Belum lama ini tersebar video tiga orang debt collector yang ingin menarik mobil karena menunggak. Namun, pemilik mobil mengatakan kalau dirinya sudah melunasi kreditnya.
Sedangkan debt collector tadi mengatakan kalau pemilik kendaraan menunggak dengan memberikan surat penarikan. Sambil direkam oleh pemilik mobil, debt collector akhirnya pergi meninggalkannya.
Melihat aksi debt collector yang meresahkan ini, apa yang sebenarnya harus dilakukan oleh pemilik kendaraan jika tiba-tiba ada debt collector yang datang untuk mengambil atau menyita kendaraan?
Ketua Pengurus Yayasan Lembaga Konsumen Indonesia (YLKI) Tulus Abadi mengatakan, aturan soal debt collector saat ini lebih ketat. Selain itu sebutannya juga bukan lagi debt collector, tapi juru tagih.
“Juru tagih tetap boleh, asal mengikuti aturan-aturan yang sudah ditentukan, enggak sembarangan. Misalnya untuk cara dan jam telepon saja itu ada ketentuannya,” ucap Tulus kepada Kompas.com, Selasa (16/3/2021).
Menanggapi kejadian penarikan kendaraan di pinggir jalan, Tulus mengatakan jika klaim konsumen sudah lunas, didatangi juru tagih itu tidak masuk akal.
Tak hanya itu, Tulus menjelaskan bila juru tagih ingin menarik kendaraan maka ada syarat yang harus dipenuhi, yakni wajib membawa surat sita fidusia dari pengadilan.
“Ketika mendatangi konsumen, juru tagihnya membawa atau tidak surat sita fidusia dari pengadilan? Karena konsumen dianggap bakal bayar, boleh diambil motor atau mobilnya tetapi harus seizin pengadilan, tidak boleh sembarangan,” kata Tulus.
Kemudian soal klaim konsumen sudah lunas, harus benar dipastikan oleh kedua pihak. Bisa jadi dengan adanya juru tagih yang datang, ada data yang berbeda antara konsumen dengan pihak leasing.
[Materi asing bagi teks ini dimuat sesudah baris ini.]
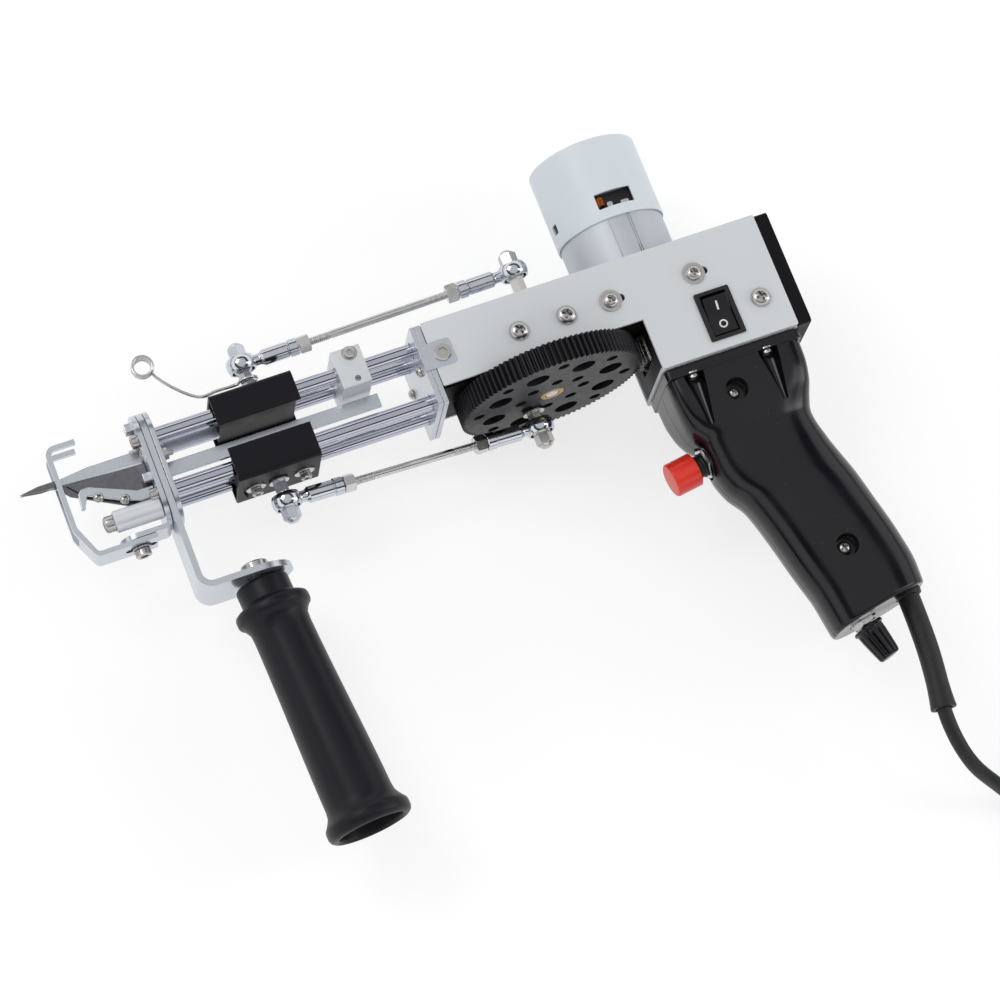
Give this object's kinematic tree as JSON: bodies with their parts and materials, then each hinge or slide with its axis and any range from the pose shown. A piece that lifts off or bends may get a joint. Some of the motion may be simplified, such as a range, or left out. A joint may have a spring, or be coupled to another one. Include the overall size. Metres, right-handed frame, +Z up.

Sebelumnya, Juru bicara Otoritas Jasa Keuangan (OJK) Sekar Putih Djarot mengatakan, proses penarikan kendaraan oleh leasing sebenarnya bisa saja dilakukan, namun tetap ada syarat-syaratnya, tidak bisa langsung menarik apalagi dalam kondisi pandemi Covid-19 seperti saat ini.
“Penarikan kendaraan/jaminan kredit bagi debitur yang sudah macet dan tidak mengajukan keringanan sebelum dampak Covid-19 dapat dilakukan sepanjang perusahaan pembiayaan melakukannya sesuai dengan ketentuan hukum yang berlaku,” katanya belum lama ini.
Sekar menuturkan, permohonan wajib disampaikan karena keringanan kredit tidak otomatis langsung didapatkan. Bila tak mengajukan, pihak leasing bisa saja menganggap orang tersebut mampu membayar cicilan. Namun bila benar-benar terdampak, OJK bakal mewajibkan pihak bank ataupun leasing melakukan asesmen. “Bank atau leasing wajib melakukan asesment dalam rangka memberikan keringanan kepada nasabah atau debitur terdampak pandemi seperti penurunan suku bunga, pengurangan tunggakan bunga, sampai penambahan fasilitas kredit,” kata Sekar. Adapun ketentuan hukum yang berlaku dalam upaya leasing melakukan penarikan atau penyitaan kendaraan, tertuang dalam Putusan Mahkamah Konstitusi Nomor 18/PUU-XVII/2019 tertanggal 6 Januari 2020.
Dalam aturan itu, disebutkan bahwa perusahaan kreditor hanya bisa melakukan penarikan atau mengeksekusi obyek jaminan fidusia seperti kendaraan atau rumah secara sepihak usai meminta permohonan eksekusi kepada pengadilan negeri. “Penerima hak fidusia (kreditur) tidak boleh melakukan eksekusi sendiri melainkan harus mengajukan permohonan pelaksanaan eksekusi kepada pengadilan negeri,” demikian bunyi Putusan MK itu.